Information provided:
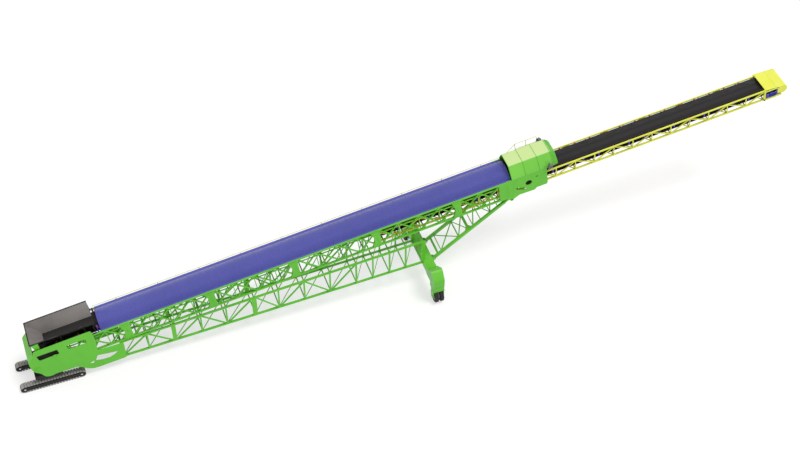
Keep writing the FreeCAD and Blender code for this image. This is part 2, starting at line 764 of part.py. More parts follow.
# Walkway beside the far side, on brackets, with its handrail
deck_z = s.walkway_above
deck_y = boom_side_outer + s.walkway_width
rail_radius = s.rail_tube / 2
rail_start = s.cover_start - 100
rail_end = s.head_plate_start - 100
rail_top = deck_z + s.handrail_height
deck = block(rail_start, rail_end, boom_side_outer, deck_y, deck_z - 10, deck_z)
brackets = []
x = s.first_joint
while x < rail_end:
    brackets.append(block(x - 20, x + 20, boom_side_outer, deck_y, deck_z - 50, deck_z - 10))
    x += s.section_length / 2
part("walkway", deck.fuse(brackets).removeSplitter(), boom)
rail_y = deck_y - rail_radius - 4
posts = []
x = s.first_joint
while x < rail_end:
    posts.append(Part.makeCylinder(rail_radius, rail_top - deck_z, Vector(x, rail_y, deck_z)))
    x += s.section_length / 2
rail = Part.makeCylinder(
    rail_radius, rail_end - rail_start, Vector(rail_start, rail_y, rail_top), Vector(1, 0, 0)
)
part("handrail", rail.fuse(posts).removeSplitter(), boom)

# Inner boom: two lattice sides, tail frame, belt, drums and head box
inner_half = s.inner_width / 2
inner_inside = inner_half - s.inner_panel
inner_bays = 20


def inner_side(y0, y1):
    """One lattice side of the inner boom, with zigzag bracing."""
    low = level(s.inner_bottom + s.inner_chord)
    high = level(s.inner_top - s.inner_chord)
    pitch = s.inner_length / inner_bays
    holes = []
    for number in range(inner_bays):
        x0 = s.inner_tail + number * pitch + 14
        kind = "rise" if number % 2 else "fall"
        holes += bay_holes(x0, x0 + pitch - 28, low, high, kind, 0, 12)
    outline = [
        (s.inner_tail, s.inner_bottom), (inner_end, s.inner_bottom),
        (inner_end, s.inner_top), (s.inner_tail, s.inner_top),
    ]
    return plate(outline, y0, y1, holes)


for side, sign in SIDES:
    y0, y1 = sorted((sign * inner_inside, sign * inner_half))
    part(f"inner_side_{side}", inner_side(y0, y1), boom)
pitch = s.inner_length / inner_bays
rungs = [s.inner_tail + number * pitch for number in range(inner_bays + 1)]
inner_frame = cross_frame(
    rungs, inner_inside, s.inner_bottom, s.inner_bottom + 36, 36, "fall", 8
)
part("inner_bottom_frame", inner_frame, boom)

inner_loop = s.inner_drum_radius + s.belt_thickness
inner_drum_z = s.inner_belt_top - inner_loop
inner_tail_drum = s.inner_tail + 160
inner_head_drum = inner_end + s.head_box_length - 260
part(
    "inner_belt",
    loop(inner_tail_drum, inner_head_drum, inner_drum_z, inner_loop, s.belt_thickness, -belt_half, belt_half),
    boom,
)
for name, x in (("tail", inner_tail_drum), ("head", inner_head_drum)):
    drum = cross_rod(x, inner_drum_z, s.inner_drum_radius, -belt_half - 8, belt_half + 8)
    shaft = cross_rod(x, inner_drum_z, 30, -inner_inside, inner_inside)
    part(f"inner_{name}_drum", drum.fuse(shaft), boom)

head_half = s.head_box_width / 2
box_outline = [
    (inner_end, head_box_bottom + 60), (inner_end, 175), (nose, 175), (nose, head_box_bottom),
]
sides = []
for sign in (-1, 1):
    y0, y1 = sorted((sign * inner_inside, sign * head_half))
    sides.append(plate(box_outline, y0, y1))
lid = cross_block(inner_end, nose, inner_inside, 163, 175)
front = cross_block(nose - 12, nose, inner_inside, head_box_bottom, 163)
part("head_box", lid.fuse(sides + [front]).removeSplitter(), boom)

# Lifting strut: a ladder frame pinned on the beam, with telescoping tubes
tube = s.strut_tube
wall_tube = 8
outer_stage = strut_length - 260
lower = []
for sign in (-1, 1):
    y = sign * (strut_half - tube / 2)
    hollow = block(-60, outer_stage, y - tube / 2, y + tube / 2, -tube / 2, tube / 2)
    core = block(
        240, outer_stage + 1, y - tube / 2 + wall_tube, y + tube / 2 - wall_tube,
        -tube / 2 + wall_tube, tube / 2 - wall_tube,
    )
    lower.append(hollow.cut(core))
rungs = []
for number in range(5):
    x = 150 + number * (outer_stage - 400) / 4
    rungs.append(cross_block(x - 25, x + 25, strut_half - tube, -25, 25))
frame = lower[0].fuse([lower[1]] + rungs).removeSplitter()
eye = cross_rod(0, 0, foot_pin + bore_gap, -strut_half - 1, strut_half + 1)
part("strut_frame", frame.cut(eye), strut)
slim = tube - 2 * wall_tube - 1
upper = []
for sign in (-1, 1):
    y = sign * (strut_half - tube / 2)
    upper.append(block(400, strut_length - 30, y - slim / 2, y + slim / 2, -slim / 2, slim / 2))
head_rod = cross_rod(strut_length, 0, 48, -boom_side_outer + 40, boom_side_outer - 40)
part("strut_slide", head_rod.fuse(upper).removeSplitter(), strut)

# Tie-down lugs at the tail and on the outrigger columns, each with one bore
for side, sign in SIDES:
    y0, y1 = sorted((sign * tail_half, sign * (tail_half + 24)))
    lug = plate(
        [(tail + 150, 1000), (tail + 300, 1000), (tail + 300, 1100), (tail + 150, 1100)], y0, y1
    )
    bore = cross_rod(tail + 200, 1050, s.lug_bore, y0 - 1, y1 + 1)
    part(f"tie_down_{side}", lug.cut(bore), machine)

doc.recompute()
faults = []
for item in doc.Objects:
    if "Invalid" in item.State or "Error" in item.State:
        faults.append(item.Label)
for item in parts:
    if item.Shape.isNull() or not item.Shape.isValid():
        faults.append(item.Label)
if faults:
    raise RuntimeError("faulty: " + ", ".join(faults))

os.makedirs("parts", exist_ok=True)
for item in parts:
    item.Shape.exportStep(f"parts/{item.Label}.step")
print(len(parts), "parts, overall length", round(overall_length))
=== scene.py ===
import json
import math

import bmesh
import bpy
import numpy as np
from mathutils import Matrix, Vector
from mathutils.geometry import tessellate_polygon

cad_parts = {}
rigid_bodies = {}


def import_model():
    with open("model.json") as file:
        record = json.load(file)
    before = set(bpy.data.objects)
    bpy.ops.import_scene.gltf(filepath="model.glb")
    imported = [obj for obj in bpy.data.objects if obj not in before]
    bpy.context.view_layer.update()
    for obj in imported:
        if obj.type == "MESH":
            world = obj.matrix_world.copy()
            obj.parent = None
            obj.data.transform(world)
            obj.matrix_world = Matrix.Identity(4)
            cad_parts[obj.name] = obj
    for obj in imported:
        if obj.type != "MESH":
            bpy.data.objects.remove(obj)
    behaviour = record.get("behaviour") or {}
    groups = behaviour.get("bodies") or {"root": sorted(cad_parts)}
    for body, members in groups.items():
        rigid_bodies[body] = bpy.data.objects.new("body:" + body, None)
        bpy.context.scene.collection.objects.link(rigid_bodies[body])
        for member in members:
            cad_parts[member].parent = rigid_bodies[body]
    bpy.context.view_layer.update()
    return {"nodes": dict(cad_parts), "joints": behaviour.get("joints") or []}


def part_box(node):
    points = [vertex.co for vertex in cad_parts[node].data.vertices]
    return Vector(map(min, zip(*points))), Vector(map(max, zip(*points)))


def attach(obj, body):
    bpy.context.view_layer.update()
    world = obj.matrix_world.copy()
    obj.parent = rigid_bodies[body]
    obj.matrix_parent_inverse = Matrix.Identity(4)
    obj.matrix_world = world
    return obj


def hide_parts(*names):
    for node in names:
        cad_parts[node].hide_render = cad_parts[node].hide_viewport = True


for leftover in list(bpy.data.objects):
    bpy.data.objects.remove(leftover)
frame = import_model()
nodes = frame["nodes"]

# Crawlers: two endless chains of pressed steel shoes, each shoe with three low
# grousers and four bolts through its chain links. Their sides are dark, worn in
# rubbed patches, and their tops are painted pale: a painted highlight of the light on them.
SHOE_RADIUS = 0.1335
CRAWLER_RADIUS = 0.1425
TRACK_HALF = 0.4545
SHOES = 48
SHOE_HALF = 0.042
SHOE_WIDE = 0.108
PLATE = 0.012
GROUSER = 0.0089
LINK_RAIL = 0.045
SIDES = (("near", -1), ("far", 1))


class Signal:
    """A node's output. Sums, differences and products of it add Math nodes."""

    def __init__(self, web, socket):
        self.web = web
        self.socket = socket

    def math(self, operation, first, second=0.0):
        return self.web.node("ShaderNodeMath", {0: first, 1: second}, operation=operation)

    def __add__(self, other):
        return self.math("ADD", self, other)

    def __sub__(self, other):
        return self.math("SUBTRACT", self, other)

    def __rsub__(self, other):
        return self.math("SUBTRACT", other, self)

    def __mul__(self, other):
        return self.math("MULTIPLY", self, other)

    def __or__(self, other):
        return self.math("MAXIMUM", self, other)

    def __abs__(self):
        return self.math("ABSOLUTE", self)

    __radd__ = __add__
    __rmul__ = __mul__

    def between(self, low, high):
        """A soft step: 0 up to low, 1 from high on."""
        return self.web.node(
            "ShaderNodeMapRange", {0: self, 1: low, 2: high}, interpolation_type="SMOOTHSTEP"
        )

    def axis(self, name):
        """One of a vector's three numbers."""
        return self.web.node("ShaderNodeSeparateXYZ", {0: self}, output=name)


class Web:
    """The nodes of one material or of the surroundings."""

    def __init__(self, owner):
        owner.use_nodes = True
        self.tree = owner.node_tree

    def node(self, kind, inputs=(), output=0, **settings):
        """Adds a node, with its settings first and then its sockets."""
        made = self.tree.nodes.new(kind)
        for name, value in settings.items():
            setattr(made, name, value)
        for name, value in dict(inputs).items():
            self.feed(made.inputs[name], value)
        return Signal(self, made.outputs[output]) if len(made.outputs) else made

    def feed(self, socket, value):
        if isinstance(value, Signal):
            self.tree.links.new(value.socket, socket)
        else:
            socket.default_value = value


class Finish(Web):
    """A material, grown node by node on the piece's own coordinates.

    Colours are screen colours, 0 to 255.
    """

    def __init__(self, name, colour, roughness, metallic=0.0, coat=0.0, specular=0.5):
        self.material = bpy.data.materials.new(name)
        super().__init__(self.material)
        self.shader = self.tree.nodes["Principled BSDF"]
        self.place = self.node("ShaderNodeTexCoord", output="Object")
        self.facing = self.node("ShaderNodeNewGeometry", output="Normal")
        self.give(
            Base_Color=shade(*colour), Roughness=roughness, Metallic=metallic,
            Coat_Weight=coat, Specular_IOR_Level=specular,
        )

    def give(self, **sockets):
        for name, value in sockets.items():
            self.feed(self.shader.inputs[name.replace("_", " ")], value)

    def noise(self, scale, detail=3.0, stretch=(1, 1, 1), turn=0.0):
        """Cloudy pattern in metres, stretched and turned about the cross axis."""
        place = self.node(
            "ShaderNodeMapping", {0: self.place, 2: (0, turn, 0), 3: stretch}
        )
        return self.node("ShaderNodeTexNoise", {0: place, 2: scale, 3: detail})

    def mix(self, share, first, second):
        """One colour fading into another."""
        tones = [tone if isinstance(tone, Signal) else shade(*tone) for tone in (first, second)]
        return self.node(
            "ShaderNodeMix", {0: share, 6: tones[0], 7: tones[1]}, output=2, data_type="RGBA"
        )

    def bump(self, height, distance, strength=1.0):
        normal = self.node(
            "ShaderNodeBump", {"Height": height, "Distance": distance, "Strength": strength}
        )
        self.give(Normal=normal)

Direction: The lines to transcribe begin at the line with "bore = cross_rod(tail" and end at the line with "for body, members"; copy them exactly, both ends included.

Result for this task:
    bore = cross_rod(tail + 200, 1050, s.lug_bore, y0 - 1, y1 + 1)
    part(f"tie_down_{side}", lug.cut(bore), machine)

doc.recompute()
faults = []
for item in doc.Objects:
    if "Invalid" in item.State or "Error" in item.State:
        faults.append(item.Label)
for item in parts:
    if item.Shape.isNull() or not item.Shape.isValid():
        faults.append(item.Label)
if faults:
    raise RuntimeError("faulty: " + ", ".join(faults))

os.makedirs("parts", exist_ok=True)
for item in parts:
    item.Shape.exportStep(f"parts/{item.Label}.step")
print(len(parts), "parts, overall length", round(overall_length))
=== scene.py ===
import json
import math

import bmesh
import bpy
import numpy as np
from mathutils import Matrix, Vector
from mathutils.geometry import tessellate_polygon

cad_parts = {}
rigid_bodies = {}


def import_model():
    with open("model.json") as file:
        record = json.load(file)
    before = set(bpy.data.objects)
    bpy.ops.import_scene.gltf(filepath="model.glb")
    imported = [obj for obj in bpy.data.objects if obj not in before]
    bpy.context.view_layer.update()
    for obj in imported:
        if obj.type == "MESH":
            world = obj.matrix_world.copy()
            obj.parent = None
            obj.data.transform(world)
            obj.matrix_world = Matrix.Identity(4)
            cad_parts[obj.name] = obj
    for obj in imported:
        if obj.type != "MESH":
            bpy.data.objects.remove(obj)
    behaviour = record.get("behaviour") or {}
    groups = behaviour.get("bodies") or {"root": sorted(cad_parts)}
    for body, members in groups.items():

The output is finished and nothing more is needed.